Structured object records:
_ _ _ _ _ _ _
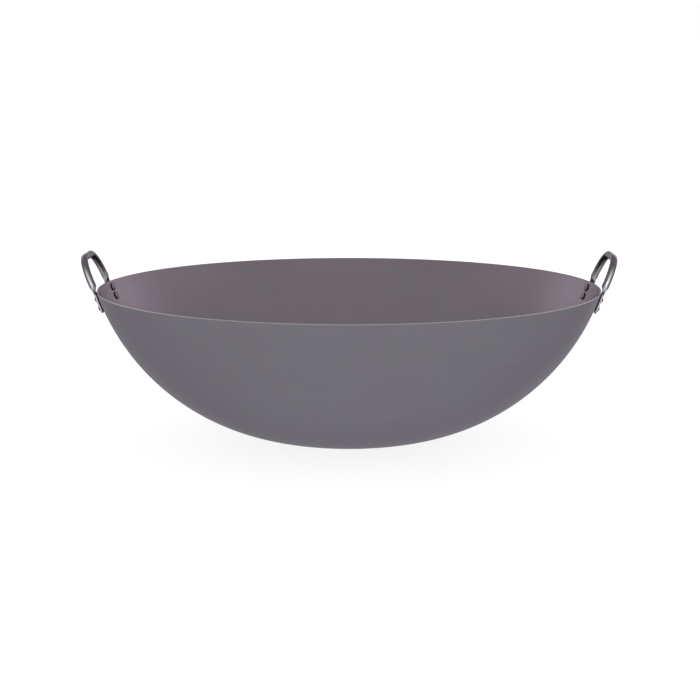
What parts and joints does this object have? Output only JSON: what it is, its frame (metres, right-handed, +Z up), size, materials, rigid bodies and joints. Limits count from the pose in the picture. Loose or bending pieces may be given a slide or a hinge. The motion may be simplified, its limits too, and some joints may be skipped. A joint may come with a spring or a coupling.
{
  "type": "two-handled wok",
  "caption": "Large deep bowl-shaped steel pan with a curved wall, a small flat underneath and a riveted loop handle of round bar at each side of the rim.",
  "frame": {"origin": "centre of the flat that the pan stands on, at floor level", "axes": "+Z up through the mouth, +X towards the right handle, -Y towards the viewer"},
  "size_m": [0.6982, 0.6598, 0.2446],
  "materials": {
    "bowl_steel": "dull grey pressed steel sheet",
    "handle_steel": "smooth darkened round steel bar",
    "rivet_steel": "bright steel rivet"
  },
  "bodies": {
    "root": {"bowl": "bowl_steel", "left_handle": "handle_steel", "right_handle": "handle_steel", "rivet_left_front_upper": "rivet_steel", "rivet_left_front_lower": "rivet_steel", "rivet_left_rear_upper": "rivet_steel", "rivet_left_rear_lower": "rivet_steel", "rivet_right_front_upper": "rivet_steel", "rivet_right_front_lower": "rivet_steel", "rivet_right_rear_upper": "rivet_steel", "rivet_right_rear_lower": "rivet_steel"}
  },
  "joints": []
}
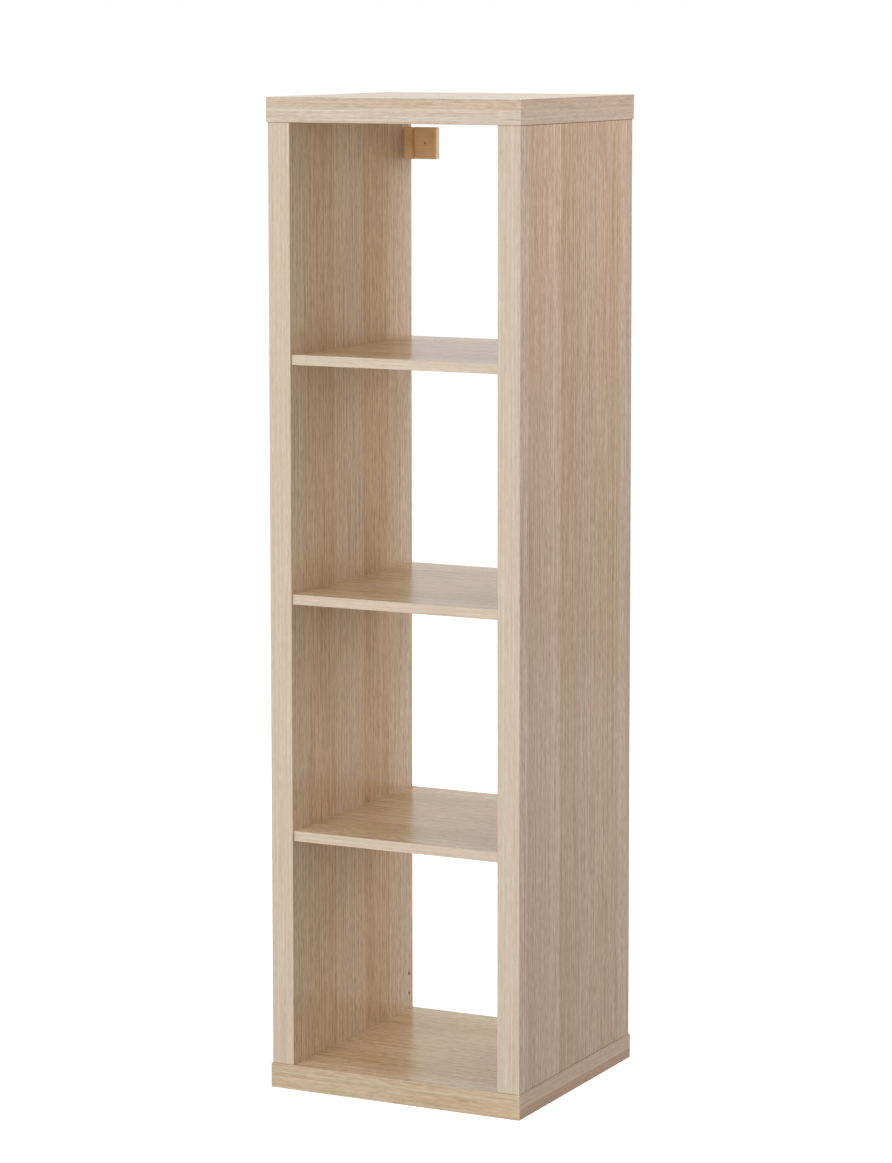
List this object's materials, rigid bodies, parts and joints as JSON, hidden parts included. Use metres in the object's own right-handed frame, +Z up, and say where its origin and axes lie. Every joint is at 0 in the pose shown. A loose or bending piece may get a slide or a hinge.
_ _ _ _ _ _ _
# YOUR GOAL
Copy all of the data exactly.

# RESPONSE FOR THIS EXERCISE
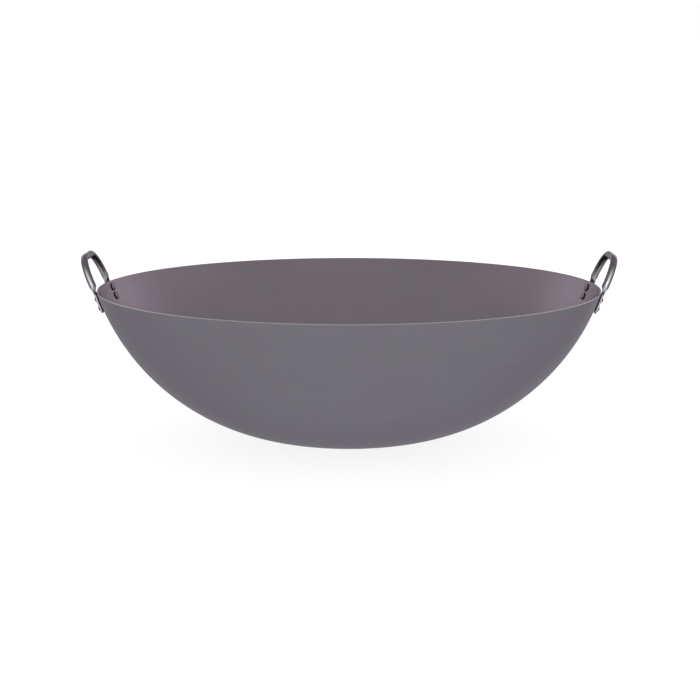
What parts and joints does this object have? Output only JSON: what it is, its frame (metres, right-handed, +Z up), size, materials, rigid bodies and joints. Limits count from the pose in the picture. Loose or bending pieces may be given a slide or a hinge. The motion may be simplified, its limits too, and some joints may be skipped. A joint may come with a spring or a coupling.
{
  "type": "two-handled wok",
  "caption": "Large deep bowl-shaped steel pan with a curved wall, a small flat underneath and a riveted loop handle of round bar at each side of the rim.",
  "frame": {"origin": "centre of the flat that the pan stands on, at floor level", "axes": "+Z up through the mouth, +X towards the right handle, -Y towards the viewer"},
  "size_m": [0.6982, 0.6598, 0.2446],
  "materials": {
    "bowl_steel": "dull grey pressed steel sheet",
    "handle_steel": "smooth darkened round steel bar",
    "rivet_steel": "bright steel rivet"
  },
  "bodies": {
    "root": {"bowl": "bowl_steel", "left_handle": "handle_steel", "right_handle": "handle_steel", "rivet_left_front_upper": "rivet_steel", "rivet_left_front_lower": "rivet_steel", "rivet_left_rear_upper": "rivet_steel", "rivet_left_rear_lower": "rivet_steel", "rivet_right_front_upper": "rivet_steel", "rivet_right_front_lower": "rivet_steel", "rivet_right_rear_upper": "rivet_steel", "rivet_right_rear_lower": "rivet_steel"}
  },
  "joints": []
}
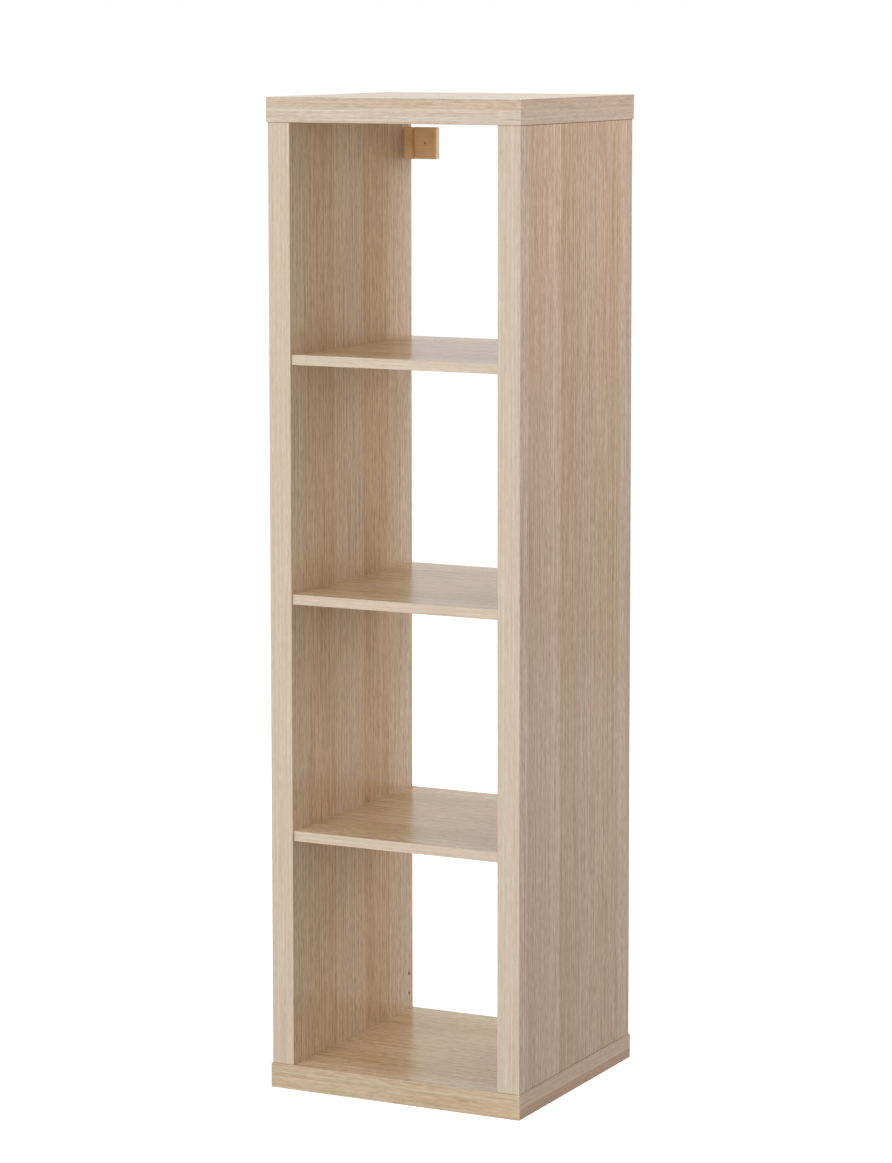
List this object's materials, rigid bodies, parts and joints as JSON, hidden parts included. Use metres in the object's own right-handed frame, +Z up, and say where its origin and axes lie. Every joint is at 0 in the pose shown. A loose or bending piece may get a slide or a hinge.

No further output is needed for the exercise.